Questa bella lettera mi offre l'opportunità per salutare le lettrici e i lettori del Giornale di Brescia. Questa tragica vicenda offre spunto per un approfondimento sulla deontologia giornalistica nell'era dei social. Purtroppo, ormai nella gara ad apparire più informati, c'è chi pubblica dati e immagini senza filtro di minorenni coinvolti in fatti di cronaca nera, raccontando dettagli pruriginosi senza scrupoli. Questo giornale ha scelto di non farlo, e vi spieghiamo perché.

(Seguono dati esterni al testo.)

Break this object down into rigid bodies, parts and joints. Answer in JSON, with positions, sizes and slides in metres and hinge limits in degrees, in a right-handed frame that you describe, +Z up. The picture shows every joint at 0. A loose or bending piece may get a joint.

La legge sulla privacy e il codice di deontologia consentono nell'esercizio dell'attività giornalistica di diffondere dati personali anche senza il consenso degli interessati, a patto che ciò avvenga nel rispetto del diritto di cronaca e in particolare di quello dell'essenzialità dell'informazione riguardo a fatti di interesse pubblico. Il dovere dei giornalisti di rispettare princìpi generali sul trattamento corretto dei dati personali è affermato nelle leggi e nelle carte deontologiche che dal 1948 ad oggi disciplinano il nostro settore e costituiscono l'essenza di una corretta e professionale attività giornalistica. 

Per la tutela dei minori ricordiamo la Carta deontologica di Treviso, firmata nel 1990 e integrata da un vademecum nel 1995 da Ordine dei giornalisti, Federazione nazionale della stampa italiana e Telefono Azzurro, secondo cui i giornalisti devono evitare di pubblicare qualsiasi elemento che possa portare ad identificare un minore coinvolto in procedimenti giudiziari, sia esso un dato (generalità dei genitori, indirizzo di casa, scuola, ecc.) sia esso una fotografia o un filmato. Il documento è stato aggiornato nel 2006 estendendo la tutela dei minori ai mezzi di comunicazione digitali, e nel 2012 i firmatari hanno sottoscritto un protocollo d'intesa per la promozione e la diffusione dei principii contenuti nella Carta, che dal 2016 è parte integrante del «Testo unico dei doveri del giornalista»

Non tutti i mezzi di comunicazione rispettano la deontologia. Noi ci sforziamo di farlo sempre. E speriamo che le nostre lettrici e i nostri lettori apprezzino.